Mary’s Joy – the anatomy of a martyr
Coming In Hot
Tucson Weekly (1)
Tucson Weekly (2)
Coming in Hot is a tour de force, drawing on the powerful writing of women who’ve served in the military… If you haven’t seen it, seek it out. It’s a powerful and affecting piece beautifully delivered by Simpson and Vicki Brown, a musician-composer whose evocative solo score carries these stories aloft before they settle deep in our minds and hearts.
The truly amazing thing about the presentation lies in the lack of apparent political manipulation of the text. While it would be easy to cherry-pick tales of horror in an attempt to create a shocking anti-war message, this show has the feel of simple, personal narrative. If there is an anti-war message in the work at all, is emerges simply because, as Stephen Colbert so eloquently put it, “The facts have a distinctly liberal bias.” This show should be seen by everyone, especially those who are at most risk of enlisting to serve, those who are financially desperate enough or militaristically indoctrinated enough to see military service as an easy route to independence.
Tenderness is not what I expected from a play based on a book by women soldiers. Yet tenderness is the quality that has most stayed with me from Coming in Hot. The actor Jeanmarie Simpson delivered the work as a monologue that propelled into the audience the individual emotional atmosphere of 14 “characters,” the authors who had served in the United States military .
On a bare, shallow stage the script from which Simpson read sat on a black music stand while next to her the sound artist Vicki Brown, on viola, played her own music, whose ethereal eeriness functioned to paradoxically lift many of the stories from grimness, such as corpses described in detail and a fellow soldier/rapist eluded, and to ground those stories in tonal roots. I heard angelic music. I heard the music of soil, of death, of passions confined, plundered, gushing.
Huge images, including those of women troops, Baghdad street scenes, the solider authors themselves in military gear, and Simpson performing the play in a different space and costumed as a soldier–white T-shirt, dog tag–and tending a coffin, projected to the left of her and Brown. The images held my attention far less than did the performers. I like LIVE. I like its directness and expressiveness. I like being in the presence of human beings breathing, sweating, and creating. With them, I feel my own presence. I liked the simplicity of dress–black, which I read as neutral more than funereal.
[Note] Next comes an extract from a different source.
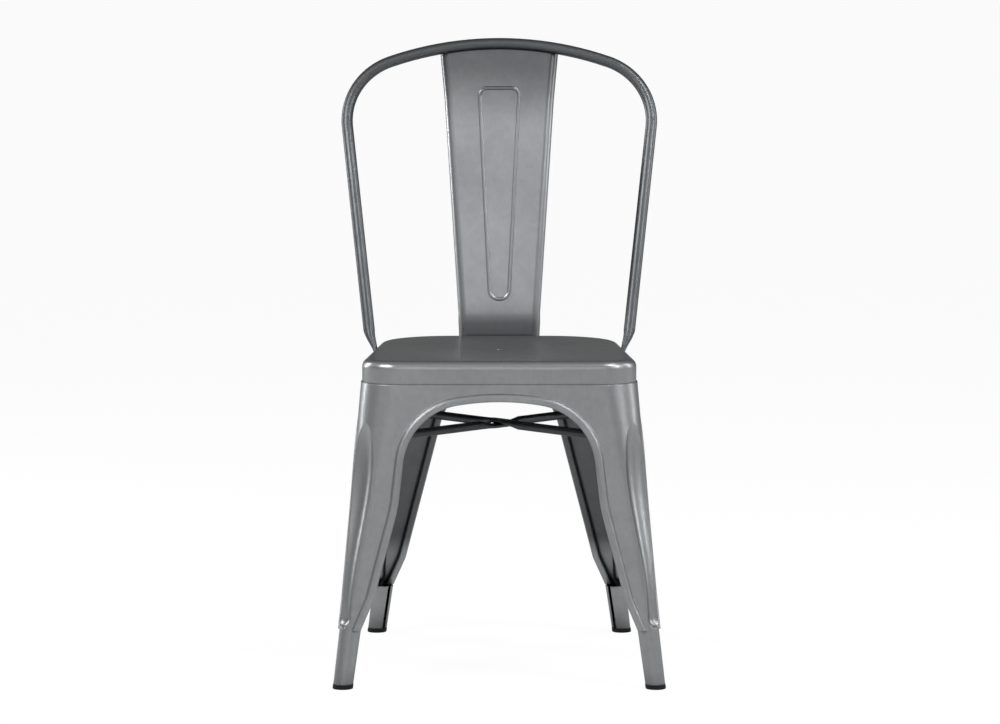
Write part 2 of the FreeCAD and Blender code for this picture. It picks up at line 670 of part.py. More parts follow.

In black’s neutrality and with my eyes mostly on the performers, their art as well as the crispness of the writing grew far larger than the visually large impact of the projections. With Simpson and Brown, I felt my humanness.
“Coming in hot” is military jargon for arriving with guns blazing. That’s often what heroes do, both real and mythic ones. The weapons of heroes may be lethal to human flesh (Genghis Khan) or loving to the human heart (Buddha). Either way, heroes produce social or cultural change. (I include spiritual change within those 2 categories.) Heroes are unique and special. Everyone is probably not a hero, although people have the capacity to be one. I’m defining “hero” differently from the way that I often hear it used today, as an adjective applied to virtually all soldiers returning from Iraq. In general, people use “hero” loosely.
The artist Barbara Kruger lampoons that looseness as she critiques the convention of the hero, the always-a-guy with public or personal, romantic or professional muscle. In a text-only work from 1983, in which What big muscles you have! in red overlays black text on a white ground, the “feminine” compliment, “Ooh, what big muscles you have!” turns into absurdity and ingratiation as we read line after line composed of “compliments” such as “My lordship,” “My Rambo,” “My baby mogul,” “My sugar daddy,” “My banker,” “My pimp.” Looking over the list, I end up thinking that any male in any role could be on it. The hero reduced to pablum.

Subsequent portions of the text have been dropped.